Likewise, Zipcar, a leading car sharing network, recently approached the Local Campaigns class at the Valenti School of Communication. Their task was challenging: in a semester, create and implement a campaign that prompts more people to adopt its car sharing solution.

Challenge accepted.

The students crafted the “Campus Life Without Limits” campaign, which kicked off in mid-October 2015. It singlehandedly doubled the amount of user hours and ultimately increased campus sign up rates.

Several tactics worked in concord to achieve these successes. First, the class created a beautiful calendar that listed free campus and local events — all of which were only a Zipcar ride away. The class also organized three promotional events to distribute the calendars and encourage student sign ups: Trunk or Treat, where they decorated the cars and distributed candy at two popular Zipcar parking areas on campus; Bust the Bearcat, which allowed passersby to take a swing at a rival team-inspired piñata filled with candy and swag during the University homecoming celebration; and Sustainability Fest, where they reinforced the message that car sharing solutions minimize the carbon footprint.
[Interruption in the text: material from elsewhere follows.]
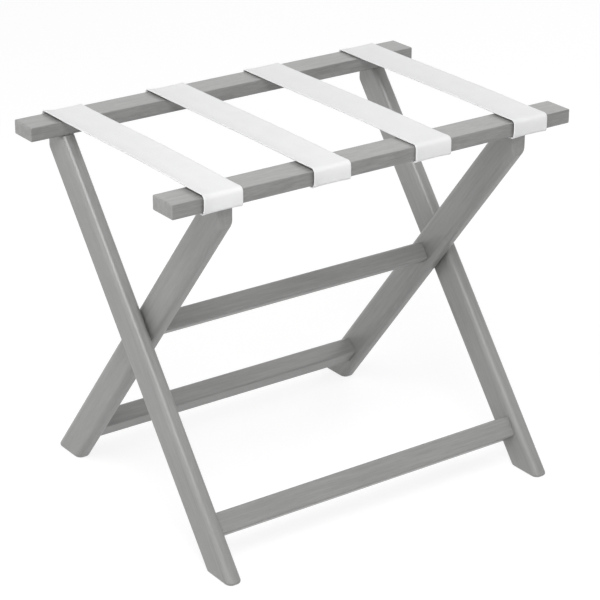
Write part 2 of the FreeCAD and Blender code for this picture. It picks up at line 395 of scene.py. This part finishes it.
for seed, (node, (turn, grain_scale)) in enumerate(WOOD_PIECES.items(), start=1):
    is_rail = grain_scale is ALONG_RAIL
    depth = RAIL_GRAIN if is_rail else 1.0
    # The rails get painted shade on their front- and back-facing faces.
    face_shade = RAIL_PAINTED_FACE_SHADE if is_rail else 1.0
    board = FRONT_RAIL_TONE if node == "front_rail" else 1.0
    colour = [board * channel for channel in WOOD_GREY]
    name = "grey_wood_" + node
    dress(node, wood(name, colour, turn, grain_scale, seed, depth, face_shade))

BEECH_SEED = 31
beech = wood("beech_dowel", BEECH, 0, ALONG_X, BEECH_SEED)
for node in ("front_stretcher_dowels", "rear_stretcher_dowels"):
    dress(node, beech)

zinc = metal()
for node in ("pivot_bolt_left", "pivot_bolt_right", "threaded_insert_left",
             "threaded_insert_right", "rear_rail_screws", "front_rail_screws",
             "rear_rail_staples", "front_rail_staples"):
    dress(node, zinc)

washer_nylon = nylon()
for node in ("spacer_washer_left", "spacer_washer_right"):
    dress(node, washer_nylon)


# ---- webbing straps -----------------------------------------------------------------

def straight(path, start, end, normal):
    """Adds points from start up to, not including, end."""
    count = max(1, round((end - start).length / PATH_STEP))
    for i in range(count):
        path.append((start.lerp(end, i / count), normal))


def corner(path, centre, radius, from_angle, to_angle):
    """Adds an arc about centre; angles are in the YZ plane from +Y."""
    for i in range(CORNER_STEPS):
        angle = from_angle + (to_angle - from_angle) * i / CORNER_STEPS
        normal = Vector((math.cos(angle), math.sin(angle)))
        path.append((centre + normal * radius, normal))


def smooth(value):
    """Eases from 0 to 1 as the value goes from 0 to 1."""
    value = min(1.0, max(0.0, value))
    return value * value * (3 - 2 * value)


def top_run(path, bow, stand, start_y, end_y):
    """The part over the rails: flat on the rear rail, bowed between the rails, and
    easing up to its stand-off before it turns down the front rail."""
    open_rear = rear_low.y
    open_front = front_high.y - WEB_LANDING
    count = round((start_y - end_y - WEB_OUTER_BEND) / PATH_STEP)
    steps = [start_y + (end_y + WEB_OUTER_BEND - start_y) * i / count
             for i in range(count)]
    steps += [end_y + WEB_OUTER_BEND * (1 - i / CORNER_STEPS)
              for i in range(CORNER_STEPS)]
    for y in steps:
        part = min(1.0, max(0.0, (open_rear - y) / (open_rear - open_front)))
        rise = bow * math.sin(math.pi * part ** WEB_BOW_SKEW)
        rise += (stand - WEB_GAP) * smooth(1 - (y - end_y) / WEB_BEND_RUN)
        path.append((Vector((y, rear_high.z + WEB_GAP + rise)), UP))


def front_run(path, stand, start_z, end_z):
    """Down the front rail's face, closing from the stand-off to the gap below."""
    count = round((start_z - end_z) / PATH_STEP)
    for i in range(count):
        part = i / count
        away = stand + (WEB_GAP_FRONT_UNDER - stand) * smooth(part)
        spot = Vector((front_low.y - away, start_z + (end_z - start_z) * part))
        path.append((spot, AHEAD))


def stand_off():
    """How far the bend's tighter inner face keeps a strap off the front rail."""
    return WEB_GAP + (WEB_BEND - RAIL_EDGE) * (1 - math.sqrt(0.5))


def pressed(spot, normal):
    """The thickness left where a strap is drawn round the front rail's upper edge, its
    outer face a wider round than its inner face."""
    reach = stand_off() + WEB_THICKNESS
    middle = Vector((front_low.y - reach + WEB_OUTER_BEND,
                     rear_high.z + reach - WEB_OUTER_BEND))
    offset = spot - middle
    along = offset.dot(normal)
    spread = along * along - offset.length_squared + WEB_OUTER_BEND ** 2
    if spread <= 0:
        return WEB_THICKNESS
    thickness = math.sqrt(spread) - along
    outer = spot + normal * thickness
    if outer.x < middle.x and outer.y > middle.y:
        return thickness
    return WEB_THICKNESS


def strap_path(bow):
    """The inner face of a strap as (y, z) points with outward normals, from the rear tail
    over the rear rail, across to the front rail, and down under it to the other tail."""
    top = rear_high.z
    under = rear_low.z
    rear = rear_high.y
    front = front_low.y
    stand = stand_off()
    bend = RAIL_EDGE + WEB_GAP
    low_bend = RAIL_EDGE + WEB_GAP_FRONT_UNDER
    rear_under = Vector((rear - RAIL_EDGE, under + RAIL_EDGE))
    rear_top = Vector((rear - RAIL_EDGE, top - RAIL_EDGE))
    front_turn = Vector((front - stand + WEB_BEND, top + stand - WEB_BEND))
    front_under = Vector((front + RAIL_EDGE, under + RAIL_EDGE))
    tail_start = Vector((front_under.x, under - WEB_GAP_FRONT_UNDER))
    tail_end = Vector((front + WEB_TAIL, under - WEB_GAP_FRONT_UNDER))
    path = []
    straight(path, Vector((rear - WEB_TAIL, under - WEB_GAP)),
             Vector((rear_under.x, under - WEB_GAP)), DOWN)
    corner(path, rear_under, bend, -math.pi / 2, 0)
    straight(path, Vector((rear + WEB_GAP, rear_under.y)),
             Vector((rear + WEB_GAP, rear_top.y)), BACK)
    corner(path, rear_top, bend, 0, math.pi / 2)
    top_run(path, bow, stand, rear - RAIL_EDGE, front_turn.x)
    corner(path, front_turn, WEB_BEND, math.pi / 2, math.pi)
    front_run(path, stand, front_turn.y, under + RAIL_EDGE)
    corner(path, front_under, low_bend, math.pi, 3 * math.pi / 2)
    straight(path, tail_start, tail_end, DOWN)
    path.append((tail_end, DOWN))
    return path


def section(width):
    """A strap's cross-section as (across, height) points in order round it."""
    half = width / 2
    radius = WEB_THICKNESS / 2
    flat = half - radius
    ring = []
    for side, face, from_angle in ((1, WEB_THICKNESS, math.pi / 2), (-1, 0, -math.pi / 2)):
        for i in range(ACROSS_STEPS):
            ring.append((side * (-flat + 2 * flat * i / ACROSS_STEPS), face))
        for i in range(SELVEDGE_STEPS):
            angle = from_angle - math.pi * i / SELVEDGE_STEPS
            ring.append((side * flat + radius * math.cos(angle),
                         radius + radius * math.sin(angle)))
    return ring


def side_drift(number, run, part):
    """How far a strap's middle stands to the right, part of the way along it."""
    _, rear_drift, front_drift, _, _ = LIE[number]
    drift = rear_drift + (front_drift - rear_drift) * part
    for share, waves, phase in WANDER_WAVES:
        drift += share * WEB_WANDER * math.sin(run * waves + number * phase)
    return drift


def left_stand(number, part, end_room):
    """How far a strap's left selvedge stands off, which its tails don't do."""
    _, _, _, rear_lift, front_lift = LIE[number]
    extra = rear_lift + (front_lift - rear_lift) * part - WEB_EDGE_LIFT
    return WEB_EDGE_LIFT + extra * smooth(end_room / WEB_LIFT_FADE)


def band_faces(rings, size):
    """The faces of a closed band of rings, with its two ends."""
    faces = []
    for i in range(rings - 1):
        for j in range(size):
            k = (j + 1) % size
            faces.append((i * size + j, i * size + k, (i + 1) * size + k,
                          (i + 1) * size + j))
    faces.append(tuple(range(size - 1, -1, -1)))
    faces.append(tuple((rings - 1) * size + j for j in range(size)))
    return faces


def strap(number):
    """One strap as a closed band, and its length along the middle of its thickness."""
    box_low, box_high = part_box("strap_%d" % number)
    middle = (box_low.x + box_high.x) / 2
    width = box_high.x - box_low.x - WEB_DRAWN_IN
    flat_part = width / 2 - WEB_LIFT_RUN
    path = strap_path(LIE[number][0])
    ring = section(width)
    size = len(ring)
    cores = [spot + normal * WEB_THICKNESS / 2 for spot, normal in path]
    runs = [0.0]
    for i in range(1, len(path)):
        runs.append(runs[-1] + (cores[i] - cores[i - 1]).length)
    verts = []
    for (spot, normal), run in zip(path, runs):
        part = run / runs[-1]
        end_room = min(run, runs[-1] - run) - WEB_TAIL
        left_lift = left_stand(number, part, end_room)
        drift = side_drift(number, run, part)
        squeeze = pressed(spot, normal) / WEB_THICKNESS
        for across, height in ring:
            edge = max(0.0, (abs(across) - flat_part) / WEB_LIFT_RUN)
            lift = (left_lift if across < 0 else WEB_EDGE_LIFT) * edge * edge
            place = spot + normal * (height * squeeze + lift)
            verts.append((middle + across + drift, place.x, place.y))
    mesh = bpy.data.meshes.new("webbing_%d" % number)
    mesh.from_pydata(verts, [], band_faces(len(path), size))
    layer = mesh.uv_layers.new(name="band")
    for polygon in mesh.polygons:
        polygon.use_smooth = True
        for loop in polygon.loop_indices:
            vertex = mesh.loops[loop].vertex_index
            layer.data[loop].uv = (ring[vertex % size][0], runs[vertex // size])
    mesh.update()
    obj = bpy.data.objects.new("webbing_%d" % number, mesh)
    bpy.context.scene.collection.objects.link(obj)
    return obj, runs[-1]


def cut_round(obj, leg):
    """Cuts a strap's tail clear of the top of a leg that stands under it."""
    leg_low, leg_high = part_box(leg)
    strap_low = min(v.co.x for v in obj.data.vertices)
    strap_high = max(v.co.x for v in obj.data.vertices)
    if leg_high.x < strap_low or leg_low.x > strap_high:
        return
    at_top = [v.co.y for v in nodes[leg].data.vertices if v.co.z > leg_high.z - MM]
    y_low = min(at_top)
    y_high = max(at_top)
    inward = NOTCH_RUN * (1 if y_high < 0 else -1)
    ends = sorted((y_low, y_high, (y_low if y_high > 0 else y_high) + inward))
    low = Vector((leg_low.x - NOTCH_ROOM, ends[0] - NOTCH_ROOM, leg_high.z - NOTCH_DEPTH))
    high = Vector((leg_high.x + NOTCH_ROOM, ends[-1] + NOTCH_ROOM, leg_high.z + MM))
    bpy.ops.mesh.primitive_cube_add(size=1)
    cutter = bpy.context.object
    cutter.matrix_world = Matrix.LocRotScale((low + high) / 2, None, high - low)
    modifier = obj.modifiers.new("notch", "BOOLEAN")
    modifier.object = cutter
    modifier.solver = "EXACT"
    graph = bpy.context.evaluated_depsgraph_get()
    cut = bpy.data.meshes.new_from_object(obj.evaluated_get(graph))
    obj.modifiers.clear()
    obj.data = cut
    bpy.data.objects.remove(cutter)


web_material = webbing()
for number in LIE:
    band, flat_length = strap(number)
    for leg in ("outer_leg_left", "outer_leg_right", "inner_leg_left", "inner_leg_right"):
        cut_round(band, leg)
    band.data.materials.clear()
    band.data.materials.append(web_material)
    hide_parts("strap_%d" % number)
    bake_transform(band)


# ---- floor, light and camera --------------------------------------------------------

def seen_directly(tree):
    """1 for camera, mirror and glass rays, 0 for the rays that light things."""
    path = tree.nodes.new("ShaderNodeLightPath")
    either = maths(tree, "MAXIMUM", path.outputs["Is Camera Ray"],
                   path.outputs["Is Glossy Ray"])
    return maths(tree, "MAXIMUM", either, path.outputs["Is Transmission Ray"])


def seen_and_lit(tree, as_light, as_seen, output):
    """One shader for the rays that light things and another for those that see it."""
    mix = tree.nodes.new("ShaderNodeMixShader")
    tree.links.new(seen_directly(tree), mix.inputs["Fac"])
    tree.links.new(as_light.outputs[0], mix.inputs[1])
    tree.links.new(as_seen.outputs[0], mix.inputs[2])
    tree.links.new(mix.outputs[0], output.inputs["Surface"])


def grey(level):
    """An even grey as a colour with its alpha."""
    return (level, level, level, 1)


def floor():
    """A wide white floor that keeps a light shadow of the bench."""
    bpy.ops.mesh.primitive_plane_add(size=FLOOR_SIZE)
    obj = bpy.context.object
    obj.name = "floor"
    material, tree, shader = new_material("white_floor")
    tree.nodes.remove(shader)
    bounce = tree.nodes.new("ShaderNodeBsdfDiffuse")
    bounce.inputs["Color"].default_value = grey(FLOOR_BOUNCE)
    shadow = tree.nodes.new("ShaderNodeBsdfDiffuse")
    shadow.inputs["Color"].default_value = grey(FLOOR_SHADOW)
    glow = tree.nodes.new("ShaderNodeEmission")
    glow.inputs["Strength"].default_value = FLOOR_GLOW
    look = tree.nodes.new("ShaderNodeAddShader")
    tree.links.new(shadow.outputs[0], look.inputs[0])
    tree.links.new(glow.outputs[0], look.inputs[1])
    seen_and_lit(tree, bounce, look, tree.nodes["Material Output"])
    obj.data.materials.append(material)


def surroundings():
    """White to the eye; an even, softer white as light."""
    world = bpy.data.worlds.new("studio")
    bpy.context.scene.world = world
    world.use_nodes = True
    tree = world.node_tree
    lighting = tree.nodes["Background"]
    lighting.inputs["Color"].default_value = grey(1)
    lighting.inputs["Strength"].default_value = WORLD_LIGHT
    seen = tree.nodes.new("ShaderNodeBackground")
    seen.inputs["Strength"].default_value = 1.0
    seen.inputs["Color"].default_value = grey(1)
    seen_and_lit(tree, lighting, seen, tree.nodes["World Output"])


def softbox(name, place, width, height, power):
    """A soft rectangular lamp facing the bench."""
    data = bpy.data.lights.new(name, "AREA")
    data.shape = "RECTANGLE"
    data.size = width
    data.size_y = height
    data.energy = power
    obj = bpy.data.objects.new(name, data)
    bpy.context.scene.collection.objects.link(obj)
    obj.location = place
    facing = LAMP_TARGET - obj.location
    obj.rotation_euler = facing.to_track_quat("-Z", "Y").to_euler()
    obj.visible_camera = False


def camera():
    """A long lens from the bench's front left, a little above it."""
    ahead = Vector((math.sin(CAMERA_AZIMUTH) * math.cos(CAMERA_ELEVATION),
                    math.cos(CAMERA_AZIMUTH) * math.cos(CAMERA_ELEVATION),
                    -math.sin(CAMERA_ELEVATION)))
    level = Vector((math.cos(CAMERA_AZIMUTH), -math.sin(CAMERA_AZIMUTH), 0))
    upright = level.cross(ahead)
    right = level * math.cos(CAMERA_ROLL) + upright * math.sin(CAMERA_ROLL)
    up = upright * math.cos(CAMERA_ROLL) - level * math.sin(CAMERA_ROLL)
    across, rise, away = CAMERA_OFFSET
    place = CAMERA_TARGET - right * across - up * rise - ahead * away
    data = bpy.data.cameras.new("camera")
    data.sensor_width = SENSOR_MM
    data.lens = CAMERA_FOCAL_PX * SENSOR_MM / IMAGE_PX
    data.clip_end = CAMERA_REACH
    obj = bpy.data.objects.new("camera", data)
    bpy.context.scene.collection.objects.link(obj)
    turn = Matrix((right, up, -ahead)).transposed().to_4x4()
    obj.matrix_world = Matrix.Translation(place) @ turn
    bpy.context.scene.camera = obj


floor()
surroundings()
for lamp, (place, width, height, power) in LAMPS.items():
    softbox(lamp, place, width, height, power)
camera()
bpy.context.scene.view_settings.view_transform = "Standard"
The students appreciated the experience.

“The thing they enjoyed the most was actually executing the promotional events,” said Ken Bielicki, who teaches the class and is a lecturer at the Valenti School of Communication. “Being able to fully engage in what they were doing for the campaign was most exciting. They weren’t working on theories or papers or tests; they were implementing their own plan.”

“This is the edge that sets our students apart,” says Northup, “they live in an experience-rich city, so we’re helping them get ahead of the curve while they are here by giving them as many opportunities to prepare as possible.”